Work required:
Within the records below, reproduce without change the lines from the line that has "piece, and the" through the line that has "obj.parent = empty", and only those.

CAD and scene scripts:
********************
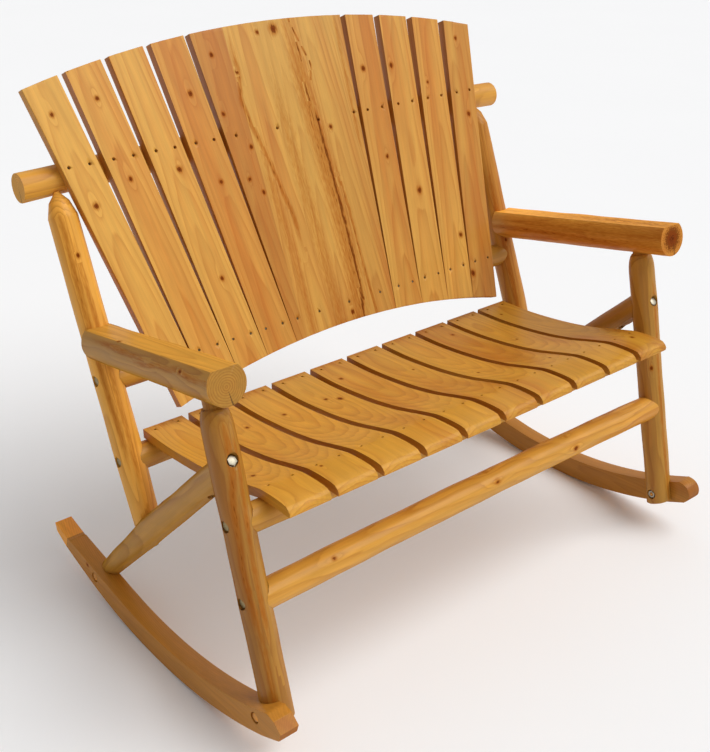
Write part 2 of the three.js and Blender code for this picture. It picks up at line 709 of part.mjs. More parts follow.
// Bolts and nuts
const bolts = { lower_rail_bolt, rear_rail_bolt, front_rail_bolt, stretcher_bolt, brace_foot_bolt,
  post_foot_bolt, rear_foot_bolt, arm_bolt };
for (const [name, bolt] of Object.entries(bolts)) addPair(name, () => boltSolid(bolt), zinc);
addPiece('brace_top_bolt_right', boltSolid(brace_top_bolt_right), zinc);
addPiece('brace_top_bolt_left', mirrored(boltSolid(brace_top_bolt_left)), zinc);
addPair('brace_foot_nut', () => nutSolid(brace_foot_bolt), zinc);
addPair('post_foot_nut', () => nutSolid(post_foot_bolt), zinc);
addPiece('brace_top_nut_right', nutSolid(brace_top_bolt_right), zinc);
addPiece('brace_top_nut_left', mirrored(nutSolid(brace_top_bolt_left)), zinc);

// The middle of the box on the floor comes to the origin: the top rail is the widest piece, and the
// rockers are the deepest
const rocker_ends = rockerOutline(0).map((point) => point.x);
bench.position.x = (top_rail_left_end - top_rail_right_end) / 2;
bench.position.y = -(Math.min(...rocker_ends) + Math.max(...rocker_ends)) / 2;

export default bench;
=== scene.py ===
import math
import random
import bmesh
import bpy
import numpy as np
from mathutils import Matrix, Vector


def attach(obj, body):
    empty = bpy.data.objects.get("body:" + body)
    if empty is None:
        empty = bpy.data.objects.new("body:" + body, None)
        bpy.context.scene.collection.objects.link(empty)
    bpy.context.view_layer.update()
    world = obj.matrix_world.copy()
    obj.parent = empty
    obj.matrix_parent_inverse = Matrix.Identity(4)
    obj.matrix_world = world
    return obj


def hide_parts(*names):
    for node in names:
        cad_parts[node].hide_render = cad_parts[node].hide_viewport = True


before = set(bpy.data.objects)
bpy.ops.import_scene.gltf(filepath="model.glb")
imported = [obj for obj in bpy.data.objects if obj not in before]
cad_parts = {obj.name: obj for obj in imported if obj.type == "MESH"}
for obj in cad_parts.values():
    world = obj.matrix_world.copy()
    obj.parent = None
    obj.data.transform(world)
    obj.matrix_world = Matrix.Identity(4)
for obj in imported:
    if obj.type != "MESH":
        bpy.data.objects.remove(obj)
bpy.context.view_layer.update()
mm = 0.001

# Rockers: planks sawn from straight-grained pine on a true circle, edges eased by a router.
# The finish of the whole bench is an amber varnish over knotty wood, so the wood's shader, and
# the work on meshes that all wooden pieces share, are defined here.
side_sign = {"right": 1, "left": -1}
centre_shift = Vector((-10, 46.2, 0)) * mm
merge_distance = 0.01 * mm
smooth_angle = math.radians(32)
edge_angle = math.radians(50)
far_away = 30.0
wheel_radius = 975 * mm
wheel_centre = Vector((0, 4.7, 975)) * mm
rocker_height, rocker_width = 48 * mm, 36 * mm
rocker_centre = (540 * mm, 60 * mm)
rocker_edge = 2.6 * mm
rocker_skin = 5 * mm
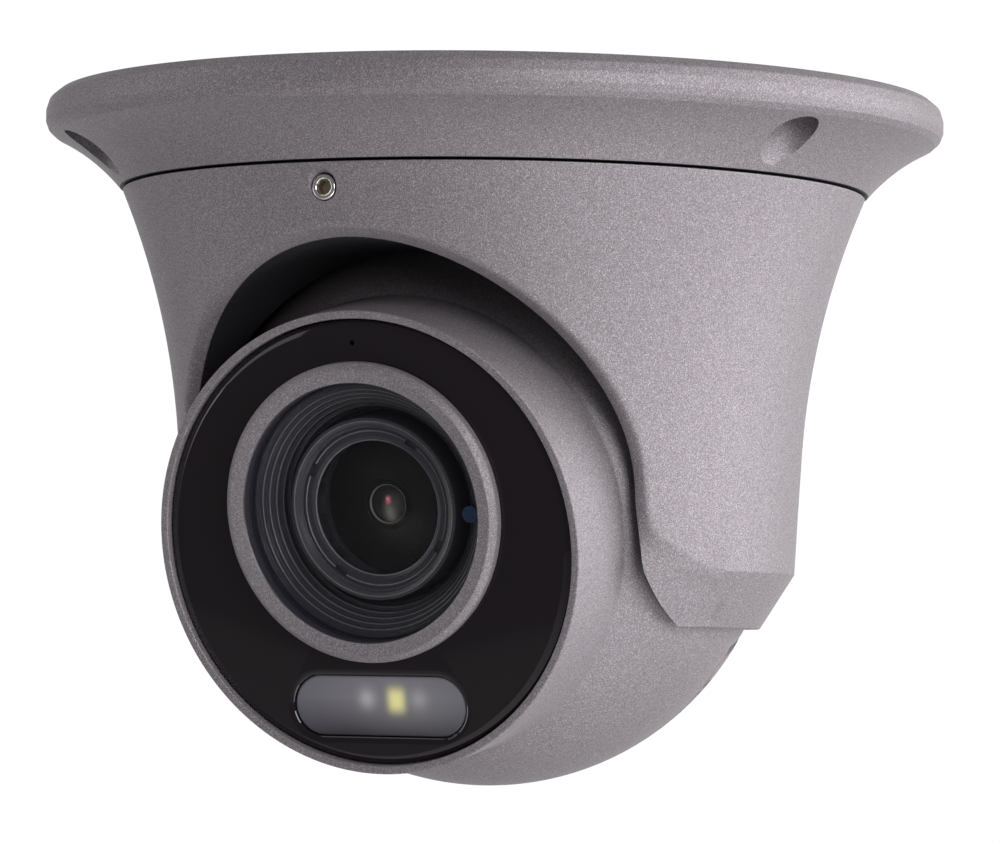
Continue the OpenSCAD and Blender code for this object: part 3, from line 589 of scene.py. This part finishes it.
********************
Solution for this exercise:
// The middle of the box on the floor comes to the origin: the top rail is the widest piece, and the
// rockers are the deepest
const rocker_ends = rockerOutline(0).map((point) => point.x);
bench.position.x = (top_rail_left_end - top_rail_right_end) / 2;
bench.position.y = -(Math.min(...rocker_ends) + Math.max(...rocker_ends)) / 2;

export default bench;
=== scene.py ===
import math
import random
import bmesh
import bpy
import numpy as np
from mathutils import Matrix, Vector


def attach(obj, body):
    empty = bpy.data.objects.get("body:" + body)
    if empty is None:
        empty = bpy.data.objects.new("body:" + body, None)
        bpy.context.scene.collection.objects.link(empty)
    bpy.context.view_layer.update()
    world = obj.matrix_world.copy()
    obj.parent = empty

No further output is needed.